Having played Lancaster GC a few times over the years, it is always a course to look forward to playing. The greens are good and run true, although we played it just after hollow tining, and they were not up to their usual standard. Course maintenance is an accepted necessity so sometime you just have to grin and bear it.
The layout is a fine parkland track, using the land well with some interesting holes, but a bit of an up and back feel in places. Most James Braid courses start with a gentle opener, something to ease you into the round. Not Lancaster. A 400+ yard up-hiller to get you going followed by 2 more 400+ yard holes.

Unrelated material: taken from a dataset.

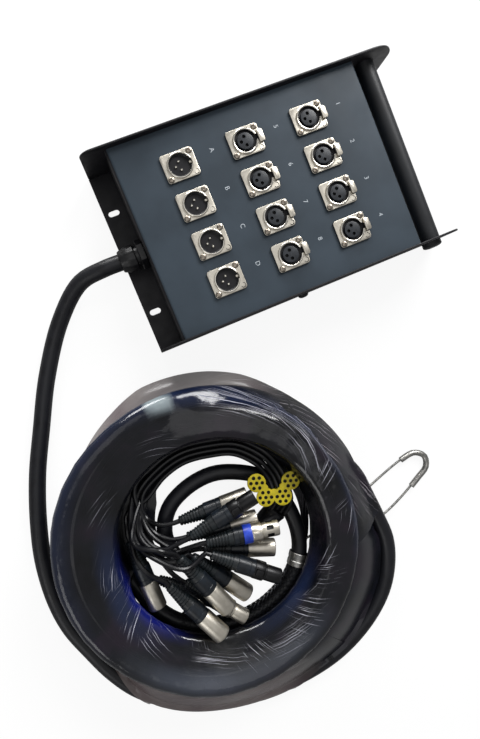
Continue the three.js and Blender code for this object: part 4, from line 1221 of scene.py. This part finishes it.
def draped(angle, outer, low, steps=12):
    """From the ring's shoulder out to a radius and height, over the cable's run where that is in the way."""
    middle, height = run_at(angle)
    shoulder = section_at(angle)[SHOULDER]
    inner, top = shoulder.x - 2, shoulder.y
    line = []
    for k in range(steps + 1):
        r = inner + (outer - inner) * k / steps
        z = low + (top - low) * (1 - (k / steps) ** 1.3)
        away = abs(r - middle)
        line.append((r, max(z, height + math.sqrt(OVER_RUN ** 2 - away ** 2)) if away < OVER_RUN else z))
    return line


def upper_band(angle):
    """Clear film from the ring's edge down to its free edge; near the run it lies as over_run does."""
    inner, outer = max(point.x for point in section_at(angle)) - 3, reach_at(outer_reach, angle)
    own = [Vector((inner + (outer - inner) * k / 6, 15 - 11 * (k / 6) ** 2)) for k in range(7)]
    laid_over = [Vector(point) for point in draped(angle, outer, 3.1, 6)]
    return [tuple(a.lerp(b, ease(angle, 38, 56))) for a, b in zip(laid_over, own)]


def lower_band(angle):
    """Clear film from the ring out onto the run."""
    outer = run_at(angle)[0] - 9 + 19.5 * ease(angle, 204, 232) - 12.5 * ease(angle, 268, 288)
    return draped(angle, outer, 4 + 8.2 * ease(angle, 268, 288))


def beside_run(angle):
    """Dark film from the ring to the run's inner side."""
    return draped(angle, run_at(angle)[0] - 2 - 7 * ease(angle, 290, 316), 12)


def over_run(angle):
    """Dark film from the ring over the run and down beyond it."""
    return draped(angle, run_at(angle)[0] + 10 if angle < 362 else reach_at(outer_reach, angle - 360), 3)


def inner_band(angle):
    """A dark loose edge on the floor inside the ring."""
    outer = min(point.x for point in section_at(angle)) + 6
    inner = min(reach_at(inner_reach, angle), outer - 1)
    return [(outer + (inner - outer) * k / 6, 0.45) for k in range(7)]


free_film(36, 126, upper_band, lambda angle: 1 - ease(angle, 38, 60))
free_film(204, 296, lower_band, lambda angle: ease(angle, 262, 290))
free_film(284, 348, beside_run, lambda angle: 1.0)
free_film(334, 398, over_run, lambda angle: 1.0, 11)
free_film(317, 560, inner_band, lambda angle: 1.0)
film = piece("film_wrap", film_form, [layered_film(), clear_film()], degrees=60)
for key, values in marks_at.items():
    layer = film.data.attributes.new(key, "FLOAT", "POINT")
    layer.data.foreach_set("value", values)


# Floor and light, in metres
def paper_floor():
    """White paper: nearly even white to the camera with a faint shadow, and plain grey paper to the rest."""
    made, tree, shader = blank("white_paper_floor")
    wire(tree, shader, {"Base Color": colour("#b8b8b8"), "Roughness": 0.9, "Specular IOR Level": 0.0})
    paper = add(tree, "ShaderNodeBsdfDiffuse", {"Color": colour("#f6f6f6")})
    glow = add(tree, "ShaderNodeEmission", {"Color": (1, 1, 1, 1), "Strength": 1.04})
    even = add(tree, "ShaderNodeMixShader", {0: 0.86, 1: paper, 2: glow})
    seen = add(tree, "ShaderNodeLightPath").outputs["Is Camera Ray"]
    both = add(tree, "ShaderNodeMixShader", {0: seen, 1: shader, 2: even})
    wire(tree, tree.nodes["Material Output"], {"Surface": both})
    return made


floor_mesh = bpy.data.meshes.new("floor")
floor_mesh.from_pydata([(-3, -3, 0), (3, -3, 0), (3, 3, 0), (-3, 3, 0)], [], [(0, 1, 2, 3)])
floor_mesh.materials.append(paper_floor())
shown("floor", floor_mesh)


def lamp(name, place, target, size, power):
    light = bpy.data.lights.new(name, "AREA")
    light.shape, light.size, light.energy = "DISK", size, power
    made = shown(name, light)
    made.location = place
    made.rotation_euler = (Vector(target) - Vector(place)).to_track_quat("-Z", "Y").to_euler()


lamp("key", (1.15, 0.9, 1.1), (-0.1, -0.15, 0), 0.9, 31)
lamp("overhead", (-0.15, -0.05, 1.9), (-0.1, -0.15, 0), 1.5, 3.5)
lamp("fill", (-1.3, -0.9, 1.2), (-0.1, -0.2, 0), 0.9, 4)
lamp("low_side", (0.1, 1.5, 0.4), (-0.05, 0, 0), 0.9, 28)
world = bpy.data.worlds.new("grey_room")
bpy.context.scene.world = world
world.use_nodes = True
wire(world.node_tree, world.node_tree.nodes["Background"], {"Color": (1, 1, 1, 1), "Strength": 0.27})
bpy.context.scene.view_settings.view_transform = "Standard"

The first and last of the par threes are the pick of the shorter holes, teeing off high above the greens to well bunkered targets. Of the longer holes the SI1 par 4 9th gets my vote for the strongest hole. A drive that rewards bravery down the left to a dogleg, and a resulting shorter approach to a green across the stream. Stay safe to the right and have a longer approach but don't risk being blocked out.
Playing Lancaster after a rainy August meant there wasn't a great deal of run on the ball and the first cut was a little long, meaning slow rounds, as balls had to be searched for, but again, weather conditions mean green-keeping staff have their own challenges. These conditions meant it felt a bit of a slog as it is a long course, and the chances to hit a drive and a short iron into the greens were limited.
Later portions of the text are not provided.